Domestic violence training sharpens skills at SHA
Milta Vargas stayed in her abusive relationship for five long years, so she knows full well the cycle of domestic violence: From ‘tension-building’ to ‘crisis’ and finally to ‘honeymoon’, and then back again. And again. And again.
She also knows why women and men stay in abusive relationships, which makes her an expert in her job as Domestic Violence Coordinator at the Springfield Police Department. There, she uses her experience, empathy and skills to guide victims through what can be a long and painful process.
Vargas recently joined her fellow DV Advocates Suehaley Arce and Jennifer Rivera in an unusual training program for the entire Springfield Housing Authority staff, held at 60 Congress St.. From administration to clerks and custodians, SHA staff gathered in two sessions to learn what domestic violence is, how to spot it, and how to help.
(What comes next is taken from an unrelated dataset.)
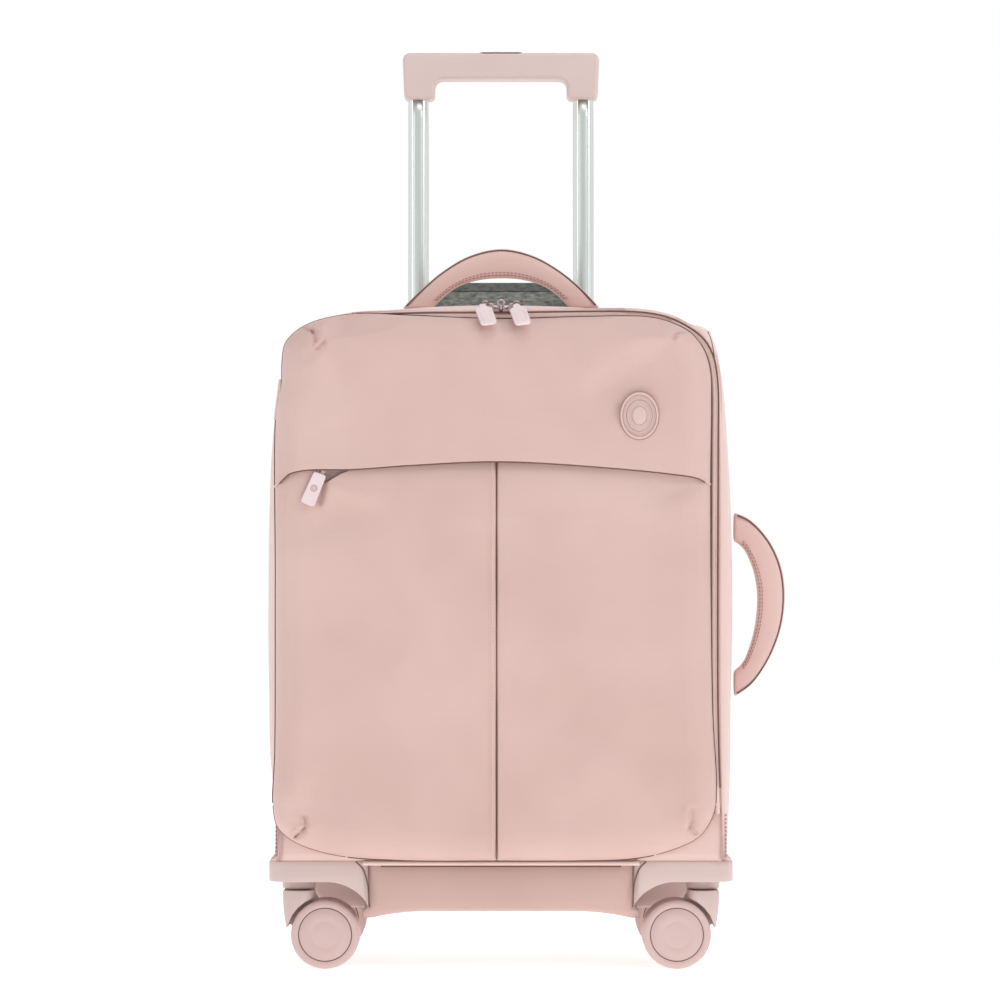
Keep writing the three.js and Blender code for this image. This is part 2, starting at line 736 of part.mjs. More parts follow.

For Vargas, the sessions were a trip down memory lane, and not of the happy variety. She stayed with her abuser through attacks and beatings, abuse on her children, lies, betrayals and more. Always, she felt trapped. And always, fearful of losing her four young children.
Thirty years later that experience and those memories propel her to always see her work through the eyes of the victim, and to reach out with a gentle approach.
“I am a victim all day long, and I help my victims,” Vargas said. “I help my victims. I know the walk, and what it means to get out of it.”
For SHA employees, 160 in all, the sessions were an eye-opener that will help many in their work, and possibly in their outside lives.
SHA Executive Director William Abrashkin said he found the session he attended to be compelling and potentially useful to the staff. As a former Hampden County Housing Court judge, he is well aware of the scope and breadth of domestic violence.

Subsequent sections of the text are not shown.